Jan. 16 (NBD) – Ford and Volkswagen (VW) have formed a strategic alliance to jointly develop and manufacture cars, announced the two automobile giants Tuesday, as they expect the cooperation will cut costs and improve efficiency.

According to the announcement, Ford will be responsible for manufacturing medium-sized pick-up trucks which will be out in 2022, and large commercial vans for the European market. VW will develop and manufacture multiple-purpose vehicles.

The two also plans to explore potential cooperation in self-driving, electric vehicles, and other new technologies with the signing of a memorandum of understanding.

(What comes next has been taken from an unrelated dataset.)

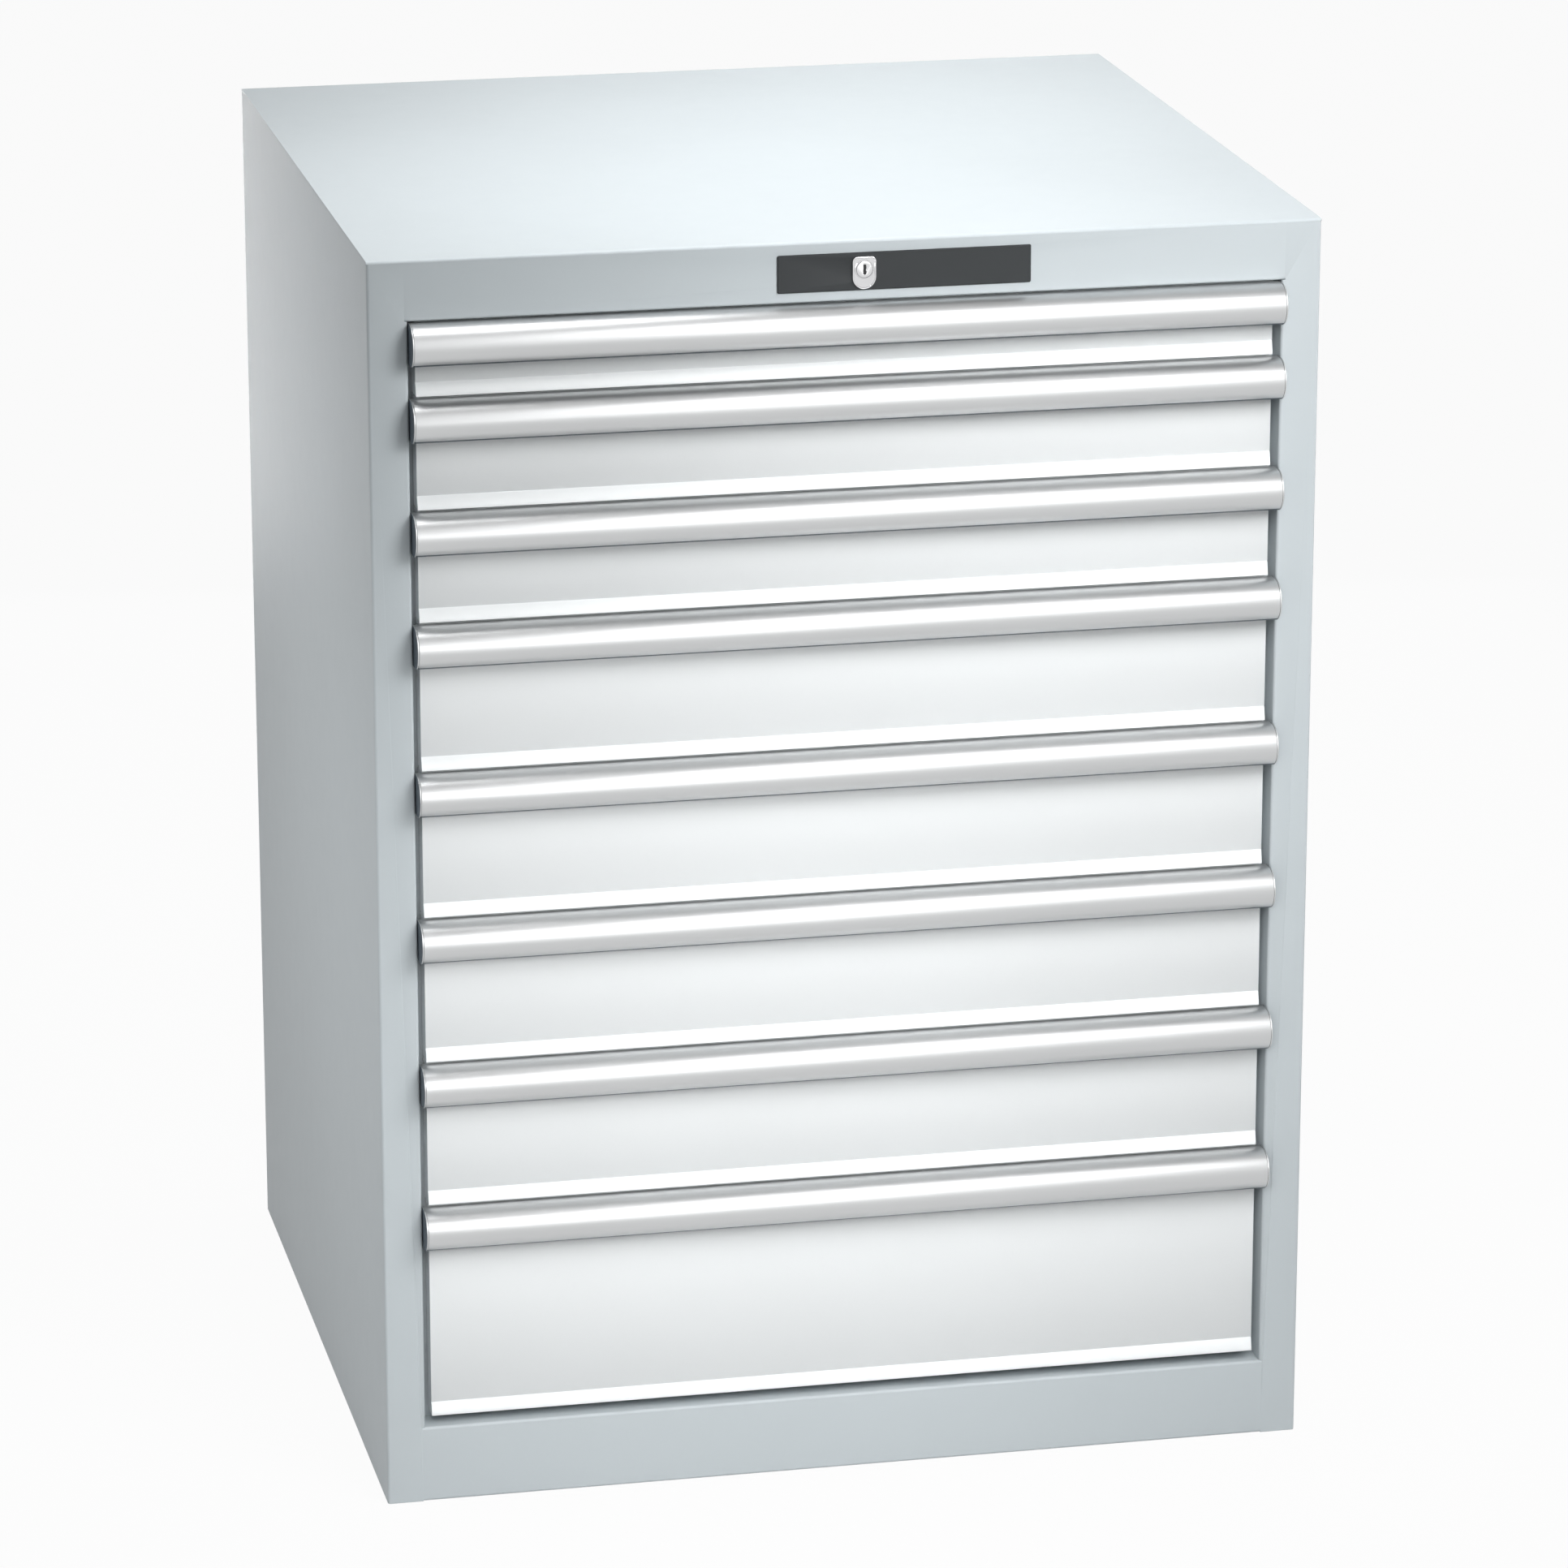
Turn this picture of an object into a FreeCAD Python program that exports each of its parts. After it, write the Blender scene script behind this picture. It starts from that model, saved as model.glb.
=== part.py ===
import FreeCAD, Part
import math
import os
import Sketcher

# Multi-drawer cabinet: a folded steel housing, eight full-extension drawers and a central lock.
# Millimetres. +Z is up and -Y is the front. The origin is the centre of the base, on the floor.

DRIVING_SIZES = {
    # housing
    "cabinet_width": 630,
    "cabinet_depth": 580,
    "skin": 1.5,
    "bend_radius": 2,
    "stile_width": 26,
    "top_rail_height": 40,
    "bottom_rail_height": 53,
    "frame_lip_depth": 20,
    "rebate_width": 8,
    "rear_flange": 16,
    "foot_flange": 25,
    "floor_hole_radius": 5.5,
    "floor_hole_spacing": 440,
    "back_thickness": 1.2,
    # stack of drawers, each front a whole number of modules high
    "height_module": 25,
    "drawer_1_units": 2,
    "drawer_2_units": 3,
    "drawer_3_units": 3,
    "drawer_4_units": 4,
    "drawer_5_units": 4,
    "drawer_6_units": 4,
    "drawer_7_units": 4,
    "drawer_8_units": 6,
    "gap_over_stack": 1,
    "gap_under_stack": 6,
    # drawer front and handle
    "front_recess": 4,
    "front_depth": 14.5,
    "front_sheet": 1.2,
    "front_side_gap": 5,
    "front_gap": 1.2,
    "bead_height": 9,
    "bead_proud": 2,
    "bead_edge": 1.5,
    "handle_height": 27.5,
    "handle_reach": 22,
    "handle_wall": 2,
    "handle_back_flange": 20,
    "handle_grip_angle": 70,
    "handle_side_gap": 0.5,
    "end_cap_thickness": 1,
    # tray
    "space_behind_tray": 61.5,
    "tray_sheet": 1.25,
    "tray_floor_gap": 3,
    "tray_top_gap": 12,
    "tray_top_flange": 5,
    "tray_rear_drop": 4,
    "wall_slot_width": 2.2,
    "wall_slot_pitch": 51,
    "wall_slot_margin": 7,
    # telescopic runners
    "runner_sheet": 1.5,
    "channel_depth": 10.5,
    "channel_floor_gap": 6,
    "roller_radius": 8,
    "runner_play": 0.3,
    "runner_side_gap": 0.5,
    "carriage_thickness": 3,
    "carriage_height": 18,
    "carriage_setback": 3,
    "runner_setback": 4,
    "roller_end_margin": 12,
    "glide_length": 24,
    "glide_margin": 6,
    "travel_margin": 20,
    # slotted uprights
    "upright_depth": 24,
    "upright_width": 30,
    "upright_setback": 4,
    "upright_rear_setback": 16,
    "hook_slot_width": 4,
    "hook_slot_height": 12,
    "hook_play": 0.4,
    "hook_length": 5,
    # lock
    "lock_offset": 8.5,
    "lock_drop": 19,
    "lock_plate_left": 57,
    "lock_plate_width": 168,
    "lock_plate_height": 25,
    "lock_plate_drop": 8,
    "lock_plate_thickness": 1.5,
    "shield_width": 15.5,
    "shield_rise": 8.3,
    "shield_fall": 13,
    "shield_thickness": 1.6,
    "plug_radius": 5.25,
    "plug_play": 0.08,
    "plug_proud": 0.5,
    "lock_case_width": 14,
    "lock_case_depth": 22,
    "key_slot_width": 1.6,
    "key_slot_height": 6.4,
    "key_slot_depth": 9,
    "rod_radius": 4,
    "crank_margin": 1.5,
    "bearing_tab_width": 16,
    "crank_thickness": 4,
    "lock_bar_throw": 8,
    "pin_radius": 2,
    "pin_play": 0.35,
    "lock_bar_width": 30,
    "lock_bar_thickness": 3,
    "lock_bar_setback": 3.5,
    "lock_bar_tail": 12,
    "lock_bar_play": 0.3,
    "catch_width": 16,
    "catch_height": 8,
    "catch_reach": 10,
    "catch_rise": 11,
    "catch_play": 2,
}

DRAWER_COUNT = 8

document = FreeCAD.newDocument("drawer_cabinet")
sheet = document.addObject("Spreadsheet::Sheet", "Sizes")
for row, (alias, number) in enumerate(DRIVING_SIZES.items(), start=1):
    sheet.set(f"A{row}", alias)
    sheet.set(f"B{row}", str(number))
    sheet.setAlias(f"B{row}", alias)
document.recompute()


def size(alias):
    """The expression that reads one driving size."""
    return f"Sizes.{alias}"


def value(expression):
    """The number that an expression gives now."""
    return float(sheet.evalExpression(expression))


def paren(expression):
    return f"({expression})"


# Places that several pieces share

SKIN = size("skin")
HALF_WIDTH = paren("Sizes.cabinet_width / 2")
HALF_DEPTH = paren("Sizes.cabinet_depth / 2")
FRONT_FACE = paren(f"-{HALF_DEPTH}")
STACK_BOTTOM = paren("Sizes.bottom_rail_height + Sizes.gap_under_stack")
ALL_UNITS = paren(" + ".join(size(f"drawer_{number}_units") for number in range(1, DRAWER_COUNT + 1)))
STACK_TOP = paren(f"{STACK_BOTTOM} + {ALL_UNITS} * Sizes.height_module")
OPENING_TOP = paren(f"{STACK_TOP} + Sizes.gap_over_stack")
HEIGHT = paren(f"{OPENING_TOP} + Sizes.top_rail_height")
UNDER_TOP = paren(f"{HEIGHT} - {SKIN}")
WALL_INSIDE = paren(f"{HALF_WIDTH} - {SKIN}")
OPENING_HALF = paren(f"{HALF_WIDTH} - Sizes.stile_width")
STILE_SEAM = paren(f"{OPENING_HALF} + Sizes.bend_radius")
REBATE_HALF = paren(f"{OPENING_HALF} - Sizes.rebate_width")
REBATE_FRONT = paren(f"{FRONT_FACE} + Sizes.frame_lip_depth")
REBATE_BACK = paren(f"{REBATE_FRONT} + {SKIN}")
REAR_FLANGE_HALF = paren(f"{HALF_WIDTH} - Sizes.rear_flange")
BACK_REAR = paren(f"{HALF_DEPTH} - {SKIN}")
FOOT_HOLE_FRONT = paren(f"{FRONT_FACE} + Sizes.foot_flange / 2")

# Drawer front and tray, in depth

PANEL_FACE = paren(f"{FRONT_FACE} + Sizes.front_recess")
PANEL_REAR = paren(f"{PANEL_FACE} + Sizes.front_depth")
PANEL_HALF = paren(f"{OPENING_HALF} - Sizes.front_side_gap")
TRAY_REAR = paren(f"{HALF_DEPTH} - Sizes.space_behind_tray")
TRAY_DEPTH = paren(f"{TRAY_REAR} - {PANEL_REAR}")
DRAWER_TRAVEL = paren(f"{TRAY_DEPTH} - Sizes.travel_margin")
CAP_OUTSIDE = paren(f"{OPENING_HALF} - Sizes.handle_side_gap")
HANDLE_HALF = paren(f"{CAP_OUTSIDE} - Sizes.end_cap_thickness")

# Runners, from the upright inwards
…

The alliance does not involve any change to their shareholding structure.

Ford had a rough year in 2018, suffering a loss of 387 million U.S. dollar in China, 245 million U.S. dollar in Europe, and 152 million U.S. dollars in South America for the third quarter of 2018, the company's financial report revealed.

Morgan Stanley predicted that Ford's loss in Europe will continue from 2019 to 2021, and suggested the American automaker completely halt its business in Europe.

Ford has been actively seeking measures to address the challenges. In October last year, Ford announced a plan to lay off 70,000 employees as part of its 11-billion-U.S.-dollar restructuring scheme. It also will cut 25.5-billion-U.S.-dollar costs in the next five years.

Moreover, Ford revealed plan to quit most of its sedan business in North America in the next four years, and focus on pick-up trucks and SUVs. According to Ford, global demand for medium-sized trucks and commercial vans will continue to increase for the next five years.

Industry observer commented the alliance can effectively address Ford's overcapacity, as well as boost its performance in Europe aided by VW's longtime experience in this region.

For VW, the cooperation is expected to boost its sales in the U.S., the second largest automobile market where VW has a mere 4 percent market share.

On January 7, Herbert Diess, CEO of VW, said to NBD that compared with VW's 20 percent market share in China, its presence in the U.S. is much weaker, thus the cooperation with Ford will focus on light commercial vans to ensure rapid sales improvement in the U.S.

Some connected the sluggish performance of VW in the U.S. to its car models. American consumers prefer pick-up trucks and large-sized SUVs, but VM offers only several SUV models and no pick-up trucks in the country. 

More importantly, manufacturing cars in the U.S. can help VW save the high costs and tariffs resulting from exporting vehicles from Europe.